I went to youtube and searched for Khalid Yasin's videos, and got directed to other kinds of videos such as Muslim converts in America and the west, and after watching the videos i looked at the comments, and what'd ya know, stupid blasphemy comments.
Some guy said religion is for retards, and i replied saying he's a sad soul as he has nothing to live for and no purpose in life if he doesn't have a religion.
and in another video some person was saying as a comment how he read the Quran and think it was 'wishful thinking by Muhammad' and that 'what kind of god would want boring submission, when god actually likes freedom, enjoyment and creativity'. and the most amusing part was him stating that 'we ARE god'.
then i replied that saying something along the lines of 'we ARE god? seriously? so we created the universe, earth, mountains and oceans?' and i added something underneath that which i can't really remember.
can't stand disrespectful people like this. it's up to them if they don't want to believe it, but don't hurl unnecessary negative comments at Muslims.
anyway a few things have been making me rather upset lately.
i just don't understand what some people hope to achieve by putting others down deliberately. especially when they think it's funny, when it really isn't. it's sickening. it's repulsive.
so what do they hope to achieve? do they want to make themselves feel better by insulting everyone? are they that insecure?
do they seek pleasure by saying things like that?
or are they just so blissfully ignorant about the fact that they are hurting and offending people?
doesn't it plaque their conscience (if they have one) a tiny bit?
it seriously makes me wonder.
and i'm saying this, despite being oh i don't know, more than 2 decades younger than them.
-_-
anyway i consulted my parents about it, and they said i should assert my rights. answer back in a non-rude way (which they will obviously perceive as rude, just because i stopped them from saying any more hurtful things).
something like, "Why do you have to be so offensive all the time?"
and another thing, i'm sick of all these "oh i'm so rich and i've got a good job and so i can treat everybody like crap" kinds of people.
it's bloody vomit-inducing. i'm not very religious but i know well enough that NOTHING i have is mine, it's all from God. So why the arrogance? and why the double standards?
just because i'm not your daughter doesn't mean you can treat me like shit. i bet if one of my parents said something similar to the one that YOU love, you'd OBVIOUSLY have a go at them.

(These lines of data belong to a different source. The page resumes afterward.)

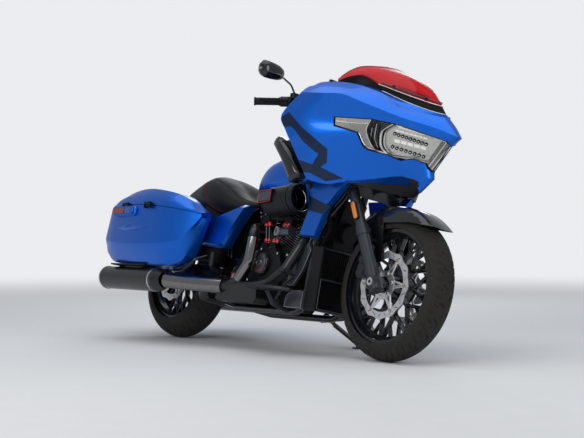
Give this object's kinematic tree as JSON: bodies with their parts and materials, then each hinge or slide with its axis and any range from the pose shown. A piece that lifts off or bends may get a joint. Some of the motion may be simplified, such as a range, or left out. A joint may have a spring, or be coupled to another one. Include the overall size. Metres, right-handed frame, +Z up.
{
  "type": "touring cruiser motorcycle",
  "caption": "Touring cruiser motorcycle with a frame-mounted fairing, open V-twin engine, turning wheels and steering, folding stand and opening saddlebags.",
  "frame": {"origin": "on the floor, in the middle of the parked machine's bounding box", "axes": "+X forwards, +Y to the rider's left, +Z up; the machine leans about 12 degrees to the left on its side stand"},
  "size_m": [2.406, 1.0612, 1.3454],
  "materials": {
    "paint": "gloss",
    "frame_black": "gloss",
    "engine_black": "wrinkle black",
    "cover_grey": "satin",
    "accent_red": "gloss",
    "cover_black": "satin",
    "exhaust_black": "satin",
    "shield": "gloss",
    "alloy_black": "gloss",
    "fork_black": "satin",
    "steel": "brushed",
    "dark_metal": "satin",
    "tyre": "matt",
    "rubber": "matt",
    "leather": "grained",
    "plastic": "satin",
    "lamp": "clear",
    "tail_red": "clear",
    "screen": "tinted"
  },
  "bodies": {
    "chassis": {"frame": "frame_black", "swingarm": "frame_black", "rear_axle": "steel", "rear_shocks": "dark_metal", "drive_belt": "rubber", "rear_caliper": "dark_metal", "crankcase": "engine_black", "cylinders": "engine_black", "rocker_covers": "cover_black", "primary_cover": "engine_black", "pushrods": "accent_red", "air_intake": "plastic", "exhaust_headers": "exhaust_black", "heat_shields": "shield", "mufflers": "exhaust_black", "tank": "paint", "fuel_cap": "dark_metal", "seat": "leather", "side_covers": "paint", "battery_box": "plastic", "rear_fender": "paint", "tail_lamps": "tail_red", "plate_holder": "plastic", "saddlebags": "paint", "bag_brackets": "frame_black", "fairing": "paint", "headlamp": "lamp", "windscreen": "screen", "fairing_deck": "plastic", "inner_fairing": "plastic", "scoops": "paint", "radiator": "engine_black", "engine_mounts": "cover_grey", "foot_controls": "dark_metal"},
    "steering": {"front_axle": "steel", "fork_sliders": "fork_black", "fork_tubes": "fork_black", "triple_clamps": "frame_black", "handlebar": "dark_metal", "grips": "rubber", "hand_controls": "plastic", "mirrors": "plastic", "front_fender": "plastic", "front_calipers": "dark_metal"},
    "front_wheel": {"front_tyre": "tyre", "front_rim": "alloy_black", "front_discs": "steel"},
    "rear_wheel": {"rear_tyre": "tyre", "rear_rim": "alloy_black", "rear_disc": "steel", "belt_pulley": "dark_metal"},
    "right_lid": {"right_lid": "paint"},
    "left_lid": {"left_lid": "paint"},
    "side_stand": {"side_stand": "frame_black"}
  },
  "joints": [
    {"name": "steering_turn", "type": "hinge", "parent": "chassis", "child": "steering", "pos_m": [0.61527, -0.01386, 0.88244], "axis": [-0.4381, 0.1838, 0.8799], "range_deg": [-26, 26]},
    {"name": "front_wheel_spin", "type": "hinge", "parent": "steering", "child": "front_wheel", "pos_m": [0.88405, -0.13268, 0.31363], "axis": [-0.0001, 0.9789, -0.2045], "continuous": true},
    {"name": "rear_wheel_spin", "type": "hinge", "parent": "chassis", "child": "rear_wheel", "pos_m": [-0.74095, -0.13094, 0.32248], "axis": [-0.0001, 0.9789, -0.2045], "continuous": true},
    {"name": "right_lid_open", "type": "hinge", "parent": "chassis", "child": "right_lid", "pos_m": [-0.74082, -0.48289, 0.71117], "axis": [1, 0, -0.0003], "range_deg": [0, 80]},
    {"name": "left_lid_open", "type": "hinge", "parent": "chassis", "child": "left_lid", "pos_m": [-0.74088, 0.34719, 0.53775], "axis": [-1, 0, 0.0003], "range_deg": [0, 80]},
    {"name": "side_stand_fold", "type": "hinge", "parent": "chassis", "child": "side_stand", "pos_m": [0.269, -0.00439, 0.15525], "axis": [0.194, 0.6968, 0.6905], "range_deg": [0, 90]}
  ]
}
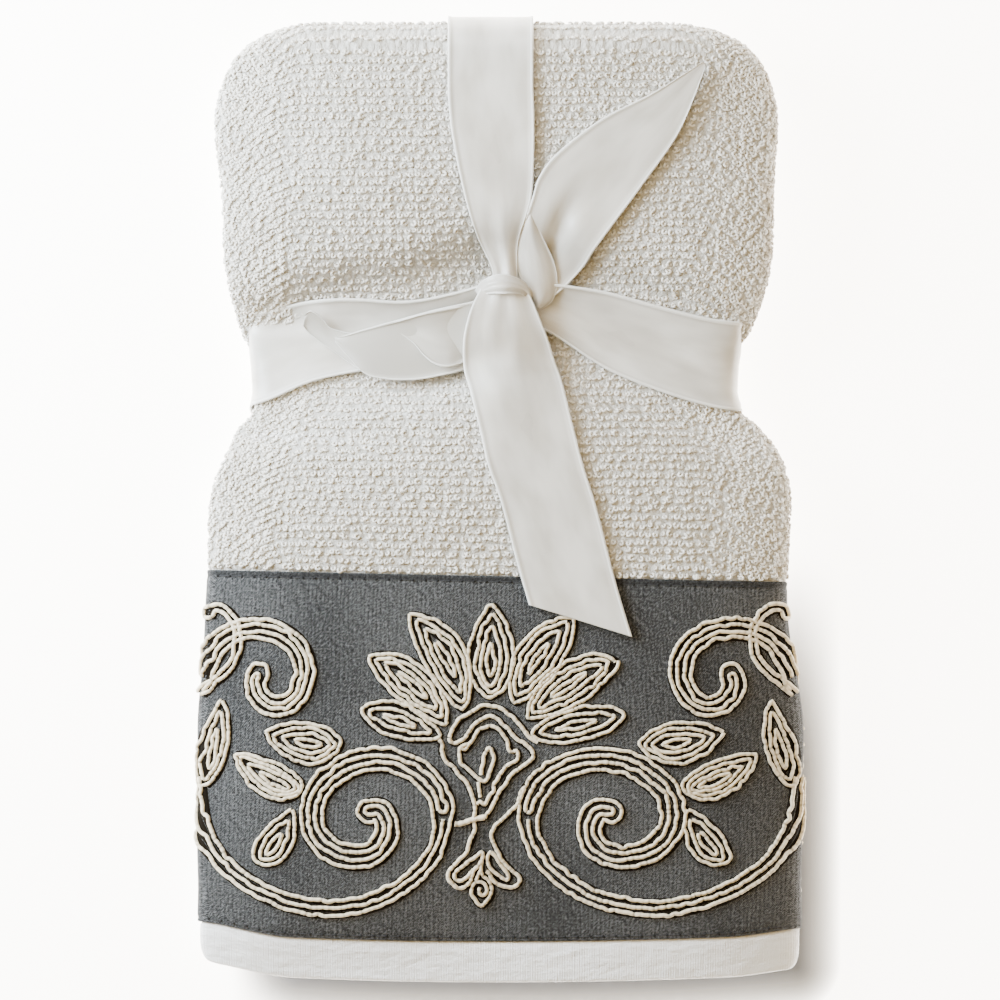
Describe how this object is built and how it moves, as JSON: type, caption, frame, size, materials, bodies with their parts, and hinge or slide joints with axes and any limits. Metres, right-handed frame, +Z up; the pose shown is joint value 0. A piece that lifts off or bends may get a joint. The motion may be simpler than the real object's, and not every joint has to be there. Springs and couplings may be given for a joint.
{
  "type": "folded hand towel with ribbon tie",
  "caption": "Terry hand towel folded in thirds both ways, drawn in at the waist by a tied satin ribbon, with a grey cloth band sewn above its hem.",
  "frame": {"origin": "centre of the box that holds the whole part, on the surface that the towel lies on", "axes": "+X across the towel, +Y from the hem that shows towards the folded top, +Z up out of the face with the band"},
  "size_m": [0.1512, 0.2416, 0.0284],
  "materials": {
    "terry": "white cotton terry with short loops, plain woven at its end",
    "band_cloth": "slate grey plain-woven cotton with slubs",
    "satin": "white satin ribbon with woven edges"
  },
  "bodies": {
    "root": {"terry_cloth": "terry", "grey_band": "band_cloth", "ribbon_tie": "satin"}
  },
  "joints": []
}
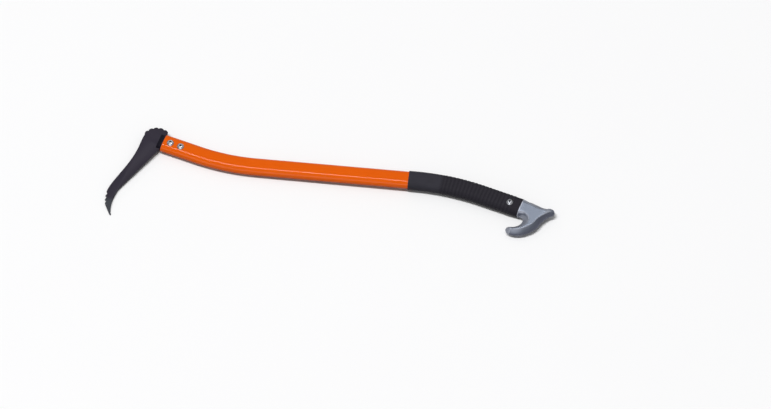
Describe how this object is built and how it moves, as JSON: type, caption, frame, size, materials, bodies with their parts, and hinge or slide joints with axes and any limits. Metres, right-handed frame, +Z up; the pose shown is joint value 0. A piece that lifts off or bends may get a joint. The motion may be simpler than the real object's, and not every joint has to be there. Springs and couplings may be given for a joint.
{
  "type": "pickaroon",
  "caption": "Log handling pickaroon: toothed steel pick plate in a bent flat oval aluminium handle, with a ribbed rubber grip and a cast pommel with a finger hook.",
  "frame": {"origin": "centre of the footprint of the tool's bounding box, on the surface that the tool lies on", "axes": "+X along the tool from the pick to the pommel, +Y to the crown's side, +Z up, with the tool lying on its side"},
  "size_m": [0.8278, 0.2064, 0.0255],
  "materials": {
    "orange_paint": "gloss",
    "dark_steel": "satin",
    "black_nylon": "matte",
    "black_rubber": "matte",
    "cast_aluminium": "satin",
    "bright_steel": "polished"
  },
  "bodies": {
    "root": {"handle_tube": "orange_paint", "pick_blade": "dark_steel", "upper_liner": "black_nylon", "lower_liner": "black_nylon", "grip_sleeve": "black_rubber", "pommel": "cast_aluminium", "head_front_screw": "bright_steel", "head_front_nut": "bright_steel", "head_rear_screw": "bright_steel", "head_rear_nut": "bright_steel", "pommel_screw": "bright_steel", "pommel_nut": "bright_steel"}
  },
  "joints": []
}
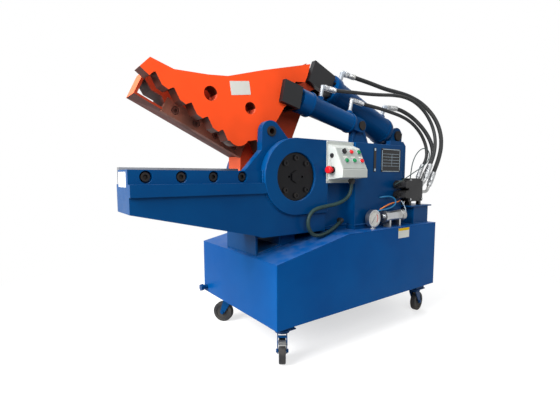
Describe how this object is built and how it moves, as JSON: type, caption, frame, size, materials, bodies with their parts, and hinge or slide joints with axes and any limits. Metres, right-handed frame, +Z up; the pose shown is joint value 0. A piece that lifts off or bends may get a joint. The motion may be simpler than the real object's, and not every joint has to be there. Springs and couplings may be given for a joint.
{
  "type": "hydraulic metal shear",
  "caption": "Wheeled hydraulic alligator shear with a fixed lower jaw, a cutting jaw and a toothed hold-down jaw on one shaft, each driven by its own cylinder, on an oil tank.",
  "frame": {"origin": "on the floor, below the middle of the machine's length and width, hoses left out", "axes": "+X from the nose of the jaws to the rear, +Y from the operator's side to the far side, +Z up"},
  "size_m": [2.1485, 0.778, 1.5907],
  "materials": {
    "blue_paint": "gloss",
    "red_paint": "gloss",
    "dark_red_paint": "gloss",
    "black_steel": "satin",
    "blade_steel": "ground",
    "chrome_rod": "polished",
    "zinc": "plated",
    "cream_paint": "satin",
    "panel_grey": "matte",
    "red_plastic": "gloss",
    "green_plastic": "gloss",
    "black_plastic": "gloss",
    "hose_rubber": "matte",
    "conduit_skin": "satin",
    "tread_rubber": "matte",
    "motor_paint": "satin",
    "gauge_case": "satin"
  },
  "bodies": {
    "frame": {"tank": "blue_paint", "tank_top": "blue_paint", "tank_fittings": "blue_paint", "lower_jaw": "blue_paint", "ring_plate": "blue_paint", "inner_cheek": "blue_paint", "far_cheek": "blue_paint", "frame_base": "blue_paint", "rear_column": "blue_paint", "clamp_post": "blue_paint", "rear_lugs": "blue_paint", "lower_blade": "blade_steel", "socket_screws": "zinc", "pivot_shaft": "blade_steel", "hub_discs": "black_steel", "frame_pins": "black_steel", "control_box": "cream_paint", "control_panel": "panel_grey", "box_fittings": "black_plastic", "conduit": "conduit_skin", "nameplate": "black_steel", "hydraulic_stand": "blue_paint", "valve_manifold": "black_steel", "solenoid_valves": "black_plastic", "pressure_gauge": "gauge_case", "line_filter": "zinc", "motor": "motor_paint", "pump": "motor_paint", "caster_mounts": "blue_paint", "pipe_fittings": "zinc", "main_head_hose": "hose_rubber", "main_rear_hose": "hose_rubber", "clamp_head_hose": "hose_rubber", "clamp_rear_hose": "hose_rubber"},
    "main_jaw": {"main_jaw": "dark_red_paint", "upper_blade": "blade_steel", "upper_blade_screws": "zinc"},
    "hold_down": {"hold_down_jaw": "red_paint"},
    "main_cylinder": {"main_barrel": "blue_paint"},
    "main_piston": {"main_rod": "chrome_rod", "main_rod_end": "black_steel"},
    "clamp_cylinder": {"clamp_barrel": "blue_paint"},
    "clamp_piston": {"clamp_rod": "chrome_rod", "clamp_rod_end": "black_steel"},
    "selector_switch": {"selector": "black_plastic"},
    "stop_button": {"emergency_stop": "red_plastic"},
    "brake": {"brake_pedal": "zinc"},
    "button_top_middle": {"button_top_middle": "red_plastic"},
    "button_top_right": {"button_top_right": "green_plastic"},
    "button_low_left": {"button_low_left": "green_plastic"},
    "button_low_middle": {"button_low_middle": "green_plastic"},
    "button_low_right": {"button_low_right": "red_plastic"},
    "fork_front_near": {"caster_fork_front_near": "blue_paint"},
    "roller_front_near": {"wheel_front_near": "tread_rubber"},
    "fork_front_far": {"caster_fork_front_far": "blue_paint"},
    "roller_front_far": {"wheel_front_far": "tread_rubber"},
    "fork_rear_near": {"caster_fork_rear_near": "blue_paint"},
    "roller_rear_near": {"wheel_rear_near": "tread_rubber"},
    "fork_rear_far": {"caster_fork_rear_far": "blue_paint"},
    "roller_rear_far": {"wheel_rear_far": "tread_rubber"}
  },
  "joints": [
    {"name": "main_jaw_pivot", "type": "hinge", "parent": "frame", "child": "main_jaw", "pos_m": [-0.18843, 0, 0.916], "axis": [0, -1, 0], "range_deg": [0, 28]},
    {"name": "hold_down_pivot", "type": "hinge", "parent": "frame", "child": "hold_down", "pos_m": [-0.18843, 0, 0.916], "axis": [0, -1, 0], "range_deg": [0, 20]},
    {"name": "main_cylinder_pivot", "type": "hinge", "parent": "frame", "child": "main_cylinder", "pos_m": [0.89057, -0.005, 1.203], "axis": [0, -1, 0], "range_deg": [0, 1.2]},
    {"name": "main_rod_slide", "type": "slide", "parent": "main_cylinder", "child": "main_piston", "axis": [-0.9275, 0, 0.3738], "range_m": [0, 0.33]},
    {"name": "clamp_cylinder_pivot", "type": "hinge", "parent": "frame", "child": "clamp_cylinder", "pos_m": [0.38157, -0.15, 1.222], "axis": [0, -1, 0], "range_deg": [0, 4]},
    {"name": "clamp_rod_slide", "type": "slide", "parent": "clamp_cylinder", "child": "clamp_piston", "axis": [-0.9766, 0, 0.215], "range_m": [0, 0.143]},
    {"name": "selector_turn", "type": "hinge", "parent": "frame", "child": "selector_switch", "pos_m": [0.07007, -0.34166, 1.04431], "axis": [0, -0.8898, 0.4563], "range_deg": [-45, 45]},
    {"name": "stop_press", "type": "slide", "parent": "frame", "child": "stop_button", "axis": [1, 0, 0], "range_m": [0, 0.006]},
    {"name": "button_top_middle_press", "type": "slide", "parent": "frame", "child": "button_top_middle", "axis": [0, 0.8898, -0.4563], "range_m": [0, 0.004], "stiffness_N_per_m": 600, "springref_m": -0.004},
    {"name": "button_top_right_press", "type": "slide", "parent": "frame", "child": "button_top_right", "axis": [0, 0.8898, -0.4563], "range_m": [0, 0.004], "stiffness_N_per_m": 600, "springref_m": -0.004},
    {"name": "button_low_left_press", "type": "slide", "parent": "frame", "child": "button_low_left", "axis": [0, 0.8898, -0.4563], "range_m": [0, 0.004], "stiffness_N_per_m": 600, "springref_m": -0.004},
    {"name": "button_low_middle_press", "type": "slide", "parent": "frame", "child": "button_low_middle", "axis": [0, 0.8898, -0.4563], "range_m": [0, 0.004], "stiffness_N_per_m": 600, "springref_m": -0.004},
    {"name": "button_low_right_press", "type": "slide", "parent": "frame", "child": "button_low_right", "axis": [0, 0.8898, -0.4563], "range_m": [0, 0.004], "stiffness_N_per_m": 600, "springref_m": -0.004},
    {"name": "swivel_front_near", "type": "hinge", "parent": "frame", "child": "fork_front_near", "pos_m": [-0.28543, -0.285, 0.15], "axis": [0, 0, 1], "continuous": true},
    {"name": "spin_front_near", "type": "hinge", "parent": "fork_front_near", "child": "roller_front_near", "pos_m": [-0.30803, -0.31555, 0.0625], "axis": [0.8039, -0.5948, 0], "continuous": true},
    {"name": "brake_turn", "type": "hinge", "parent": "fork_front_near", "child": "brake", "pos_m": [-0.33302, -0.34931, 0.126], "axis": [0.8039, -0.5948, 0], "range_deg": [0, 12]},
    {"name": "swivel_front_far", "type": "hinge", "parent": "frame", "child": "fork_front_far", "pos_m": [-0.26843, 0.3, 0.15], "axis": [0, 0, 1], "continuous": true},
    {"name": "spin_front_far", "type": "hinge", "parent": "fork_front_far", "child": "roller_front_far", "pos_m": [-0.29286, 0.32911, 0.0625], "axis": [-0.766, -0.6428, 0], "continuous": true},
    {"name": "swivel_rear_near", "type": "hinge", "parent": "frame", "child": "fork_rear_near", "pos_m": [0.83157, -0.297, 0.15], "axis": [0, 0, 1], "continuous": true},
    {"name": "spin_rear_near", "type": "hinge", "parent": "fork_rear_near", "child": "roller_rear_near", "pos_m": [0.8692, -0.29171, 0.0625], "axis": [-0.1392, 0.9903, 0], "continuous": true},
    {"name": "swivel_rear_far", "type": "hinge", "parent": "frame", "child": "fork_rear_far", "pos_m": [0.83157, 0.297, 0.15], "axis": [0, 0, 1], "continuous": true},
    {"name": "spin_rear_far", "type": "hinge", "parent": "fork_rear_far", "child": "roller_rear_far", "pos_m": [0.86874, 0.2891, 0.0625], "axis": [0.2079, 0.9781, 0], "continuous": true}
  ],
  "couplings": [
    {"joint": "main_cylinder_pivot", "follows": "main_jaw_pivot", "ratio": 0.04105},
    {"joint": "main_rod_slide", "follows": "main_jaw_pivot", "m_per_rad": 0.67262},
    {"joint": "clamp_cylinder_pivot", "follows": "hold_down_pivot", "ratio": 0.19846},
    {"joint": "clamp_rod_slide", "follows": "hold_down_pivot", "m_per_rad": 0.40606}
  ]
}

but of course, i don't belong to his perfect family, and so i'm of a low standard, and therefore it gives him the right to treat me that way.
i swear to God. the nerve of some people.
and yes, once again, i'm about 2 decades younger than this person.
i'm beginning to think age is nothing more than a number.
and all of these things made me realise something - i think i'm a pushover. i've been told before. i'm spineless and i don't know how to stand up for myself.
well not anymore. i'm done taking the shit people (like the ones i mentioned above) throw at my face and licking it. it's time to throw it back.
i'm not saying i'm going to be a bad person, or that i'm going to be rude to everyone. i won't.
but at the same time i won't let anyone say or do whatever they want to hurt me, and not retort back. it's going to take some practice but i've made my decision - i'm going to be assertive for my rights from now on to ANYONE.
because it's a sad fact of the world - show people that you're too nice, and they step all over you. i've had enough and the people i mentioned above have confirmed it for me.
twisting beside myself @5:53 PM
Sunday, July 26, 2009
i've been listening to a couple of religious lectures lately, done by a man known as Khalid Yasin. i think he's a reaaallllyyyy good speaker, not preachy but educating.
if anybody wants i can lend you the dvds.
i don't know, i guess it just struck me that my religious knowledge is very shallow, and it's certainly not something i'm proud of. i think i have even forgotten most of the prophet stories.
And i feel so torn apart. That's the best way to describe it. one minute you're watching these lectures in awe - listening to the Imam speak of the truth and give you solutions to go there, and then the next you're faced with reality and you realise it's not easy at all. i mean i obviously want to become a better Muslim but i just don't feel like i have the strength to sacrifice it all just yet.
but i'm slowly learning, i suppose. anyway a few things which i've learnt from the lectures -
1) everywhere you go, whatever you do, have fear of God. Be God-conscious. that way it will prevent you from doing bad deeds.
2) but it's not the end if you do a bad deed, you can sort of compensate for it with a good deed, and that way it will be wiped out.
3) One very good thing about Islam is that everything in it has to be done in moderation. Excessive things - money, clothes, food etc is bad for you, and therefore the best way is in moderation.
... haha okay that's all i can remember for now. shall watch more and then maybe write it here.
this sounds random but i am so not looking forward to going back to london. i just realised to make the least mistakes as possible when it comes to bitchy people in the school, or to just avoid it all, is to keep quiet. Be subdued. and that is really not what i am but i don't want anything to distract me or hurt me as it has this year. by being really introverted and keeping to myself, i think that it will be the safest way. i'm just not too thrilled at the prospect of doing that.
twisting beside myself @1:25 PM
Wednesday, July 15, 2009
You know.
For once in my life, i actually can't find something big to look forward to.